§ Record extracts:

-=-=-

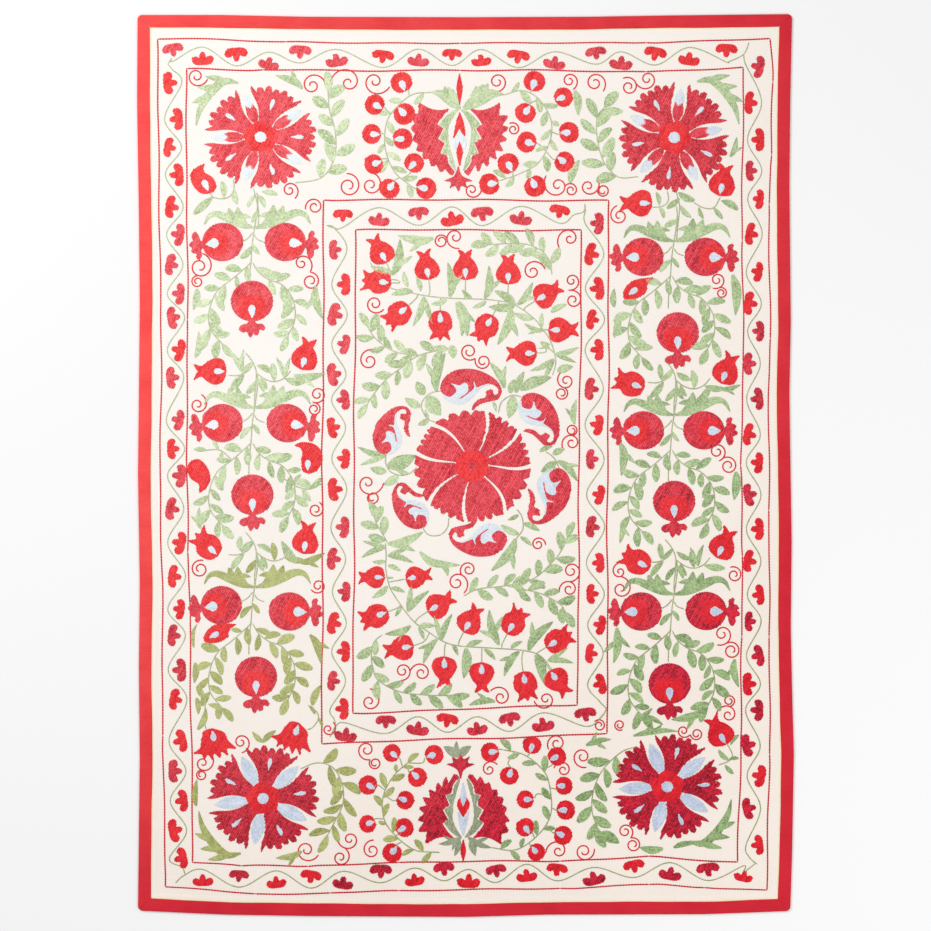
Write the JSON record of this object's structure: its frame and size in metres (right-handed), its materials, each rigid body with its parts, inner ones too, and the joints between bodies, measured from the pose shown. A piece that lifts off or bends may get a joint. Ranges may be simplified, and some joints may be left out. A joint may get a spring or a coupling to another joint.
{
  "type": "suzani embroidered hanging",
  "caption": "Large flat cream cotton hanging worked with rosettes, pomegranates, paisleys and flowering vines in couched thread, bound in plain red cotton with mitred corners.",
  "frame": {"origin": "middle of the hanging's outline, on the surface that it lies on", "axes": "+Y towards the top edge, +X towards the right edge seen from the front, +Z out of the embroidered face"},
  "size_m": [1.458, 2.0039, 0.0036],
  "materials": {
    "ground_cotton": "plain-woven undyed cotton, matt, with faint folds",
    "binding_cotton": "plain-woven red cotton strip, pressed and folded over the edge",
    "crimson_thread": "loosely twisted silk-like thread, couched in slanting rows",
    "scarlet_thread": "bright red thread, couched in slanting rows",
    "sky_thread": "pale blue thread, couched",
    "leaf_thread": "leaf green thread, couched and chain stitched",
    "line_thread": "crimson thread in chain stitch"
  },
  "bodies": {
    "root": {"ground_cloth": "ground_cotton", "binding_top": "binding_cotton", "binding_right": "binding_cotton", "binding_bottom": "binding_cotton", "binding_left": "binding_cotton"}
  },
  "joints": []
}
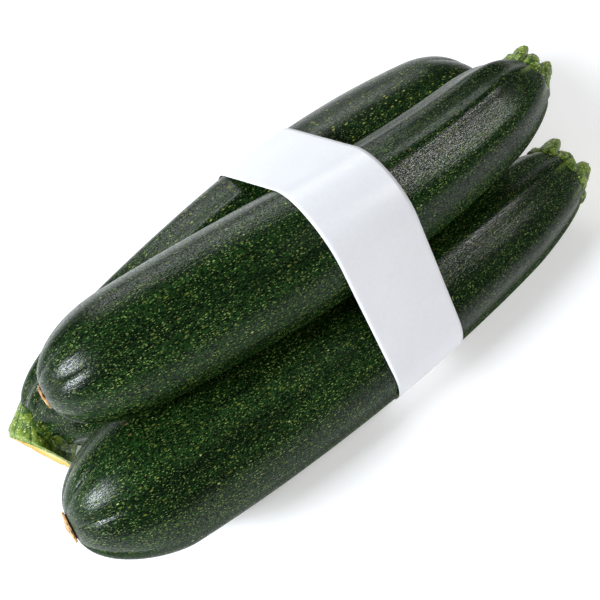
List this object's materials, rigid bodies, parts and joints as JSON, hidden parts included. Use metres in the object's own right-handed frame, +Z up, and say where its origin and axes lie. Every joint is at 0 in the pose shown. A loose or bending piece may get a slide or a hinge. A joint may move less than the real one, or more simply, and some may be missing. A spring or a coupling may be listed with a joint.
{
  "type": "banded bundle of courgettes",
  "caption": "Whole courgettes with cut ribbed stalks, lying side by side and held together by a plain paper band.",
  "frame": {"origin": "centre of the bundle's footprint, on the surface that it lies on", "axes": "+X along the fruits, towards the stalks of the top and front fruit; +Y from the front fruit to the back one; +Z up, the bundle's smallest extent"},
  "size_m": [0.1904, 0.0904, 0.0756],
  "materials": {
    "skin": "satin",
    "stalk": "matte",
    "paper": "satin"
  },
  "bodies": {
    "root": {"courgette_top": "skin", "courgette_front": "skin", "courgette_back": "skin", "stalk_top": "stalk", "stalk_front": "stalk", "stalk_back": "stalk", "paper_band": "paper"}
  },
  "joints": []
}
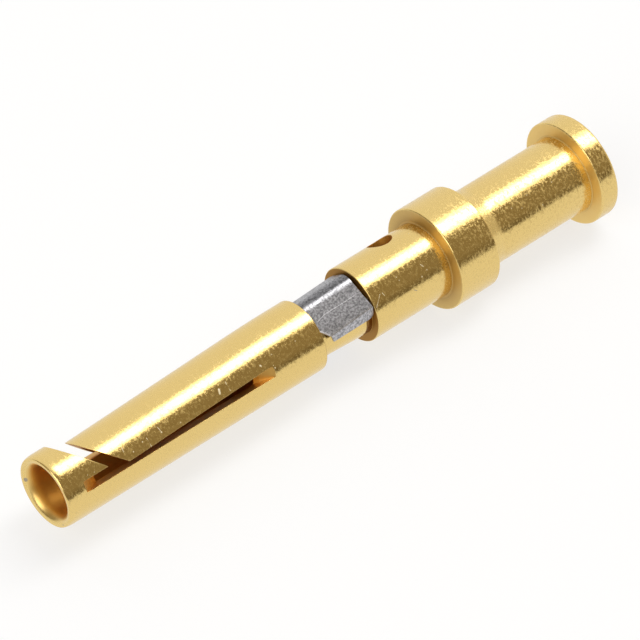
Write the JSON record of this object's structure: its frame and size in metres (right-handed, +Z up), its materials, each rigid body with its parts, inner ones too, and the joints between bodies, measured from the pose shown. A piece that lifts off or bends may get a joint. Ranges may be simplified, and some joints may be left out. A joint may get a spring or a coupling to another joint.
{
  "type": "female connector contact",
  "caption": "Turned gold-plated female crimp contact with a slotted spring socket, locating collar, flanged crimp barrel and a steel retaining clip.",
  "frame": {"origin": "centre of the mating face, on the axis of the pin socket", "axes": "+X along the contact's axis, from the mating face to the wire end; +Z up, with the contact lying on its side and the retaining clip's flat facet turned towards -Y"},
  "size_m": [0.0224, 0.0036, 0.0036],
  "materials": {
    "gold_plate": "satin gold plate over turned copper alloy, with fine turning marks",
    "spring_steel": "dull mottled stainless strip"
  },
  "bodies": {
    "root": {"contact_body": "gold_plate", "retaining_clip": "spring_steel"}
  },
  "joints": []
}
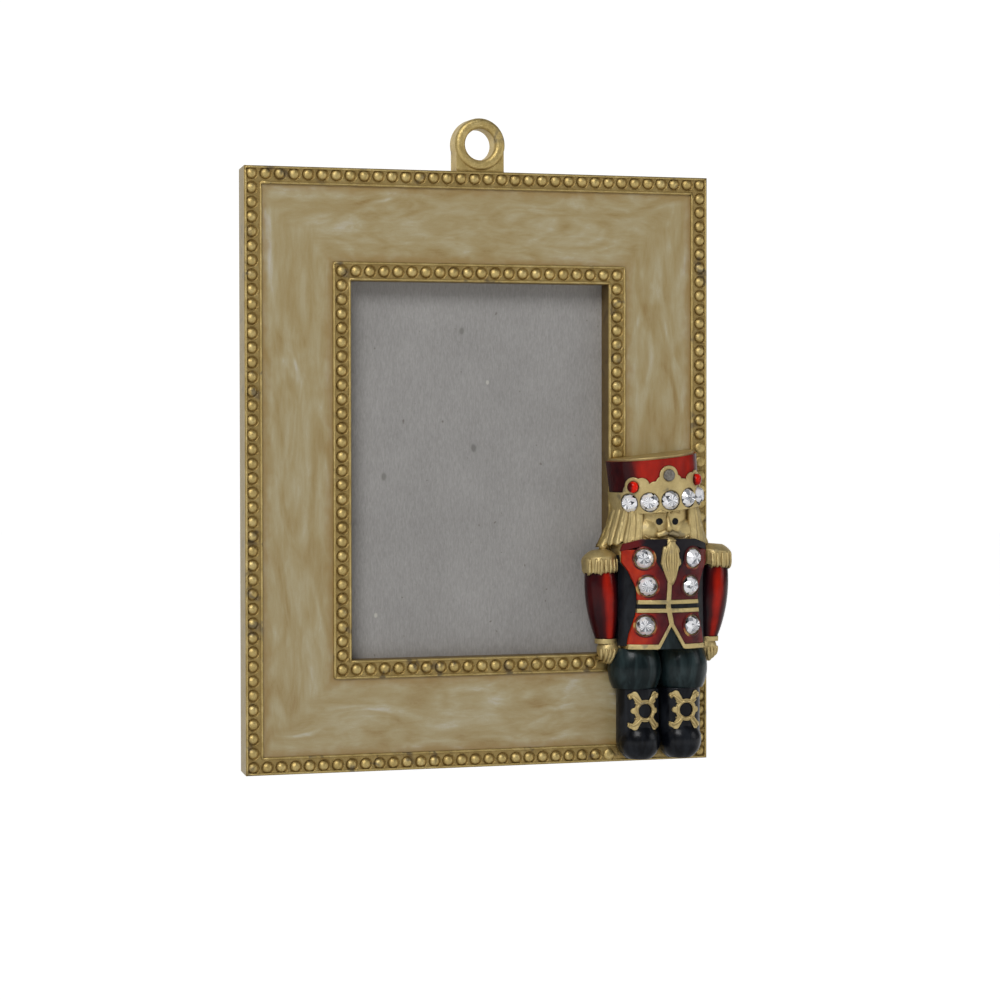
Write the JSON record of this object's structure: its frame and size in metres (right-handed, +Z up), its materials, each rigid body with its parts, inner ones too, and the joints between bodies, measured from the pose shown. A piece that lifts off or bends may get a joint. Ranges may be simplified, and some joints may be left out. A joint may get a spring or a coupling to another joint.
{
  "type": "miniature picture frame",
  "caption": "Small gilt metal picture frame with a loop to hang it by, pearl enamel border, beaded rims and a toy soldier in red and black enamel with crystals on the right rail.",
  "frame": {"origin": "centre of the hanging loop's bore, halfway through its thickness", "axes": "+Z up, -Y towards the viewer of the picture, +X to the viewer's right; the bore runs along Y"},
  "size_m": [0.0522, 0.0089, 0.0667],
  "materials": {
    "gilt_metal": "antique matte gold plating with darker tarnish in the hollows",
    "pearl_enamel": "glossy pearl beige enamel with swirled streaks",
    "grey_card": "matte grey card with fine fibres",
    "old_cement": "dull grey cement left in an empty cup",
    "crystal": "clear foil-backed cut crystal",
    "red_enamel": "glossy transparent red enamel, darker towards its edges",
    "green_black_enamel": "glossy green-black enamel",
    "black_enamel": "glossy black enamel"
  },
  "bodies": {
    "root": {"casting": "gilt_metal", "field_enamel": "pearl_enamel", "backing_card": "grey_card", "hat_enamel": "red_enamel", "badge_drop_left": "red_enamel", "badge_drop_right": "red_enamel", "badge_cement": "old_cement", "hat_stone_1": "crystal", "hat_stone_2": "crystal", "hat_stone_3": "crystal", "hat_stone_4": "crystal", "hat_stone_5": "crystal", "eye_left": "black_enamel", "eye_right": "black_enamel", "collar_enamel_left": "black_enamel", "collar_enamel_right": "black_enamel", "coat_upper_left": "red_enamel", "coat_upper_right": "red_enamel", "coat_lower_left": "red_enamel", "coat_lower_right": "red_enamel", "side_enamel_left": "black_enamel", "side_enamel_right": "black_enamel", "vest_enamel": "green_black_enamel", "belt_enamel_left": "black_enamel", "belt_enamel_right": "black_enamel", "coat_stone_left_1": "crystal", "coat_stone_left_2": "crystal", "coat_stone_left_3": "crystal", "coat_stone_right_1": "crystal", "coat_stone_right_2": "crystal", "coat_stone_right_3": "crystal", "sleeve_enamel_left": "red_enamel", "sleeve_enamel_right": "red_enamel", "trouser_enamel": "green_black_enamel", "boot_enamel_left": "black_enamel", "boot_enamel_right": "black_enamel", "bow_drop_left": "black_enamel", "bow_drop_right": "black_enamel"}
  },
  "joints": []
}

-=-=-

§ Required task:
Write every line of the material above again, exactly.

§ Solved problem:
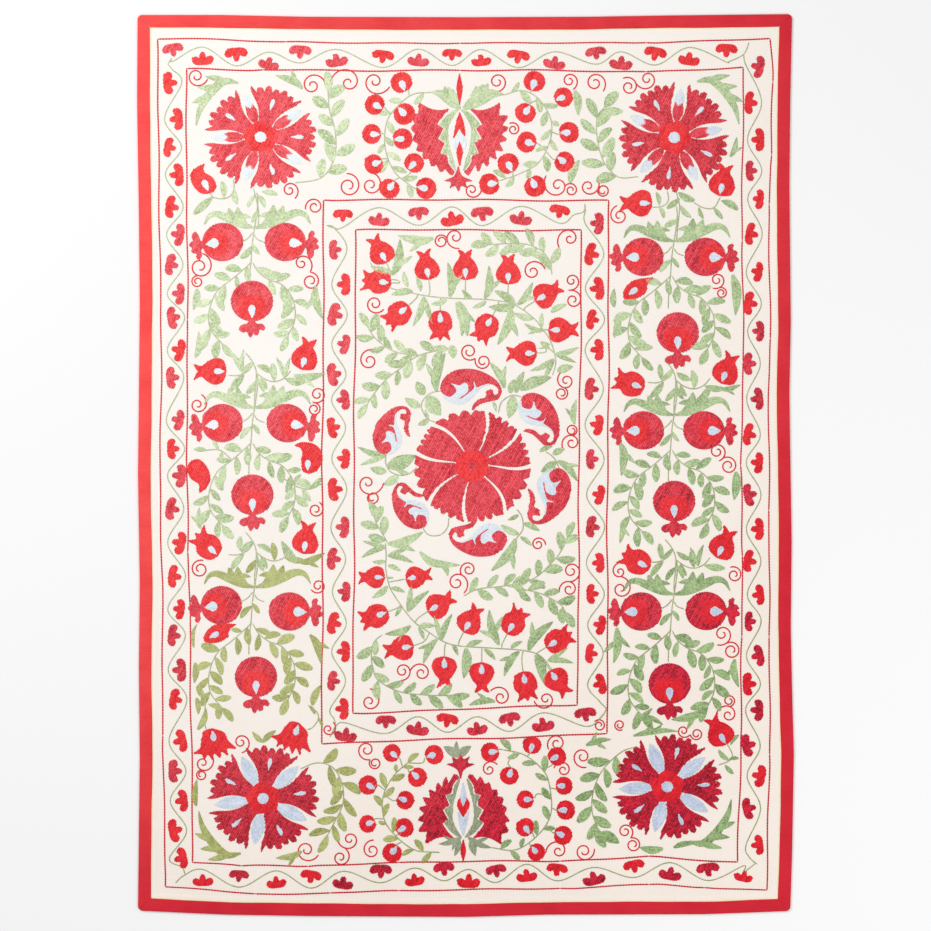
Write the JSON record of this object's structure: its frame and size in metres (right-handed), its materials, each rigid body with its parts, inner ones too, and the joints between bodies, measured from the pose shown. A piece that lifts off or bends may get a joint. Ranges may be simplified, and some joints may be left out. A joint may get a spring or a coupling to another joint.
{
  "type": "suzani embroidered hanging",
  "caption": "Large flat cream cotton hanging worked with rosettes, pomegranates, paisleys and flowering vines in couched thread, bound in plain red cotton with mitred corners.",
  "frame": {"origin": "middle of the hanging's outline, on the surface that it lies on", "axes": "+Y towards the top edge, +X towards the right edge seen from the front, +Z out of the embroidered face"},
  "size_m": [1.458, 2.0039, 0.0036],
  "materials": {
    "ground_cotton": "plain-woven undyed cotton, matt, with faint folds",
    "binding_cotton": "plain-woven red cotton strip, pressed and folded over the edge",
    "crimson_thread": "loosely twisted silk-like thread, couched in slanting rows",
    "scarlet_thread": "bright red thread, couched in slanting rows",
    "sky_thread": "pale blue thread, couched",
    "leaf_thread": "leaf green thread, couched and chain stitched",
    "line_thread": "crimson thread in chain stitch"
  },
  "bodies": {
    "root": {"ground_cloth": "ground_cotton", "binding_top": "binding_cotton", "binding_right": "binding_cotton", "binding_bottom": "binding_cotton", "binding_left": "binding_cotton"}
  },
  "joints": []
}
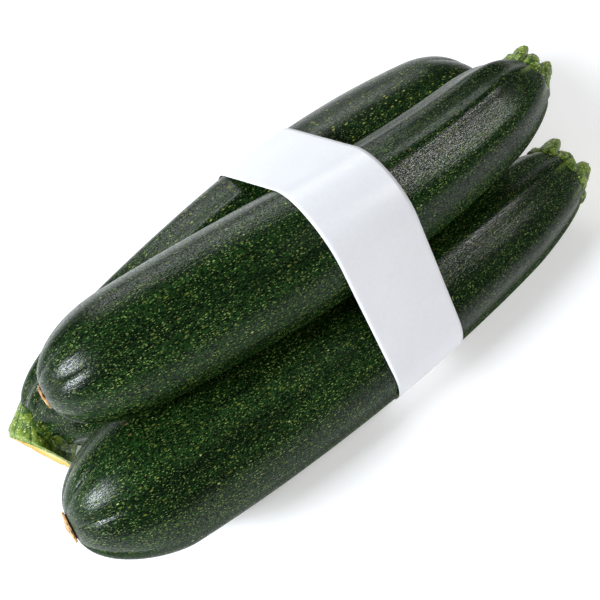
List this object's materials, rigid bodies, parts and joints as JSON, hidden parts included. Use metres in the object's own right-handed frame, +Z up, and say where its origin and axes lie. Every joint is at 0 in the pose shown. A loose or bending piece may get a slide or a hinge. A joint may move less than the real one, or more simply, and some may be missing. A spring or a coupling may be listed with a joint.
{
  "type": "banded bundle of courgettes",
  "caption": "Whole courgettes with cut ribbed stalks, lying side by side and held together by a plain paper band.",
  "frame": {"origin": "centre of the bundle's footprint, on the surface that it lies on", "axes": "+X along the fruits, towards the stalks of the top and front fruit; +Y from the front fruit to the back one; +Z up, the bundle's smallest extent"},
  "size_m": [0.1904, 0.0904, 0.0756],
  "materials": {
    "skin": "satin",
    "stalk": "matte",
    "paper": "satin"
  },
  "bodies": {
    "root": {"courgette_top": "skin", "courgette_front": "skin", "courgette_back": "skin", "stalk_top": "stalk", "stalk_front": "stalk", "stalk_back": "stalk", "paper_band": "paper"}
  },
  "joints": []
}
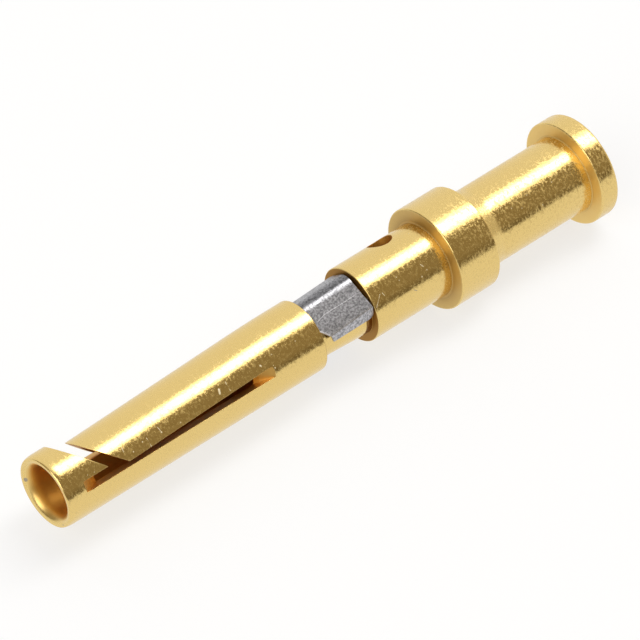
Write the JSON record of this object's structure: its frame and size in metres (right-handed, +Z up), its materials, each rigid body with its parts, inner ones too, and the joints between bodies, measured from the pose shown. A piece that lifts off or bends may get a joint. Ranges may be simplified, and some joints may be left out. A joint may get a spring or a coupling to another joint.
{
  "type": "female connector contact",
  "caption": "Turned gold-plated female crimp contact with a slotted spring socket, locating collar, flanged crimp barrel and a steel retaining clip.",
  "frame": {"origin": "centre of the mating face, on the axis of the pin socket", "axes": "+X along the contact's axis, from the mating face to the wire end; +Z up, with the contact lying on its side and the retaining clip's flat facet turned towards -Y"},
  "size_m": [0.0224, 0.0036, 0.0036],
  "materials": {
    "gold_plate": "satin gold plate over turned copper alloy, with fine turning marks",
    "spring_steel": "dull mottled stainless strip"
  },
  "bodies": {
    "root": {"contact_body": "gold_plate", "retaining_clip": "spring_steel"}
  },
  "joints": []
}
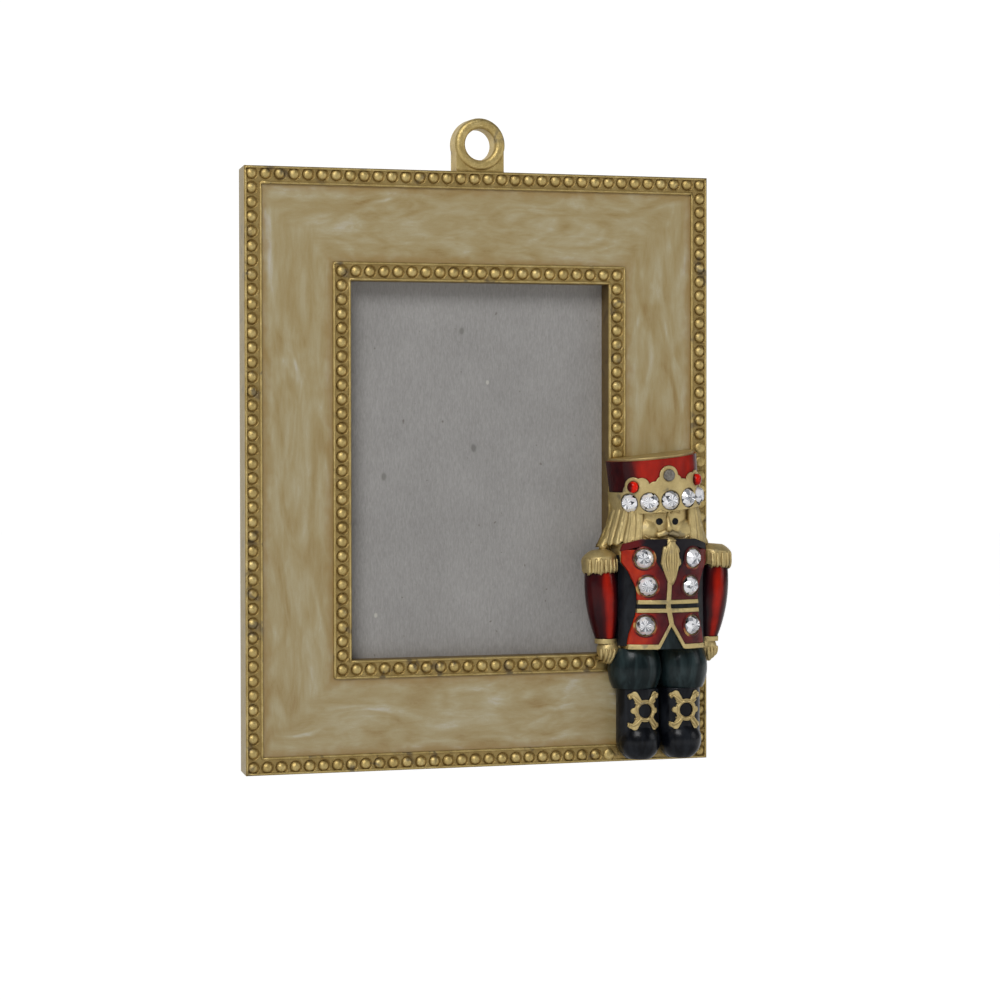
Write the JSON record of this object's structure: its frame and size in metres (right-handed, +Z up), its materials, each rigid body with its parts, inner ones too, and the joints between bodies, measured from the pose shown. A piece that lifts off or bends may get a joint. Ranges may be simplified, and some joints may be left out. A joint may get a spring or a coupling to another joint.
{
  "type": "miniature picture frame",
  "caption": "Small gilt metal picture frame with a loop to hang it by, pearl enamel border, beaded rims and a toy soldier in red and black enamel with crystals on the right rail.",
  "frame": {"origin": "centre of the hanging loop's bore, halfway through its thickness", "axes": "+Z up, -Y towards the viewer of the picture, +X to the viewer's right; the bore runs along Y"},
  "size_m": [0.0522, 0.0089, 0.0667],
  "materials": {
    "gilt_metal": "antique matte gold plating with darker tarnish in the hollows",
    "pearl_enamel": "glossy pearl beige enamel with swirled streaks",
    "grey_card": "matte grey card with fine fibres",
    "old_cement": "dull grey cement left in an empty cup",
    "crystal": "clear foil-backed cut crystal",
    "red_enamel": "glossy transparent red enamel, darker towards its edges",
    "green_black_enamel": "glossy green-black enamel",
    "black_enamel": "glossy black enamel"
  },
  "bodies": {
    "root": {"casting": "gilt_metal", "field_enamel": "pearl_enamel", "backing_card": "grey_card", "hat_enamel": "red_enamel", "badge_drop_left": "red_enamel", "badge_drop_right": "red_enamel", "badge_cement": "old_cement", "hat_stone_1": "crystal", "hat_stone_2": "crystal", "hat_stone_3": "crystal", "hat_stone_4": "crystal", "hat_stone_5": "crystal", "eye_left": "black_enamel", "eye_right": "black_enamel", "collar_enamel_left": "black_enamel", "collar_enamel_right": "black_enamel", "coat_upper_left": "red_enamel", "coat_upper_right": "red_enamel", "coat_lower_left": "red_enamel", "coat_lower_right": "red_enamel", "side_enamel_left": "black_enamel", "side_enamel_right": "black_enamel", "vest_enamel": "green_black_enamel", "belt_enamel_left": "black_enamel", "belt_enamel_right": "black_enamel", "coat_stone_left_1": "crystal", "coat_stone_left_2": "crystal", "coat_stone_left_3": "crystal", "coat_stone_right_1": "crystal", "coat_stone_right_2": "crystal", "coat_stone_right_3": "crystal", "sleeve_enamel_left": "red_enamel", "sleeve_enamel_right": "red_enamel", "trouser_enamel": "green_black_enamel", "boot_enamel_left": "black_enamel", "boot_enamel_right": "black_enamel", "bow_drop_left": "black_enamel", "bow_drop_right": "black_enamel"}
  },
  "joints": []
}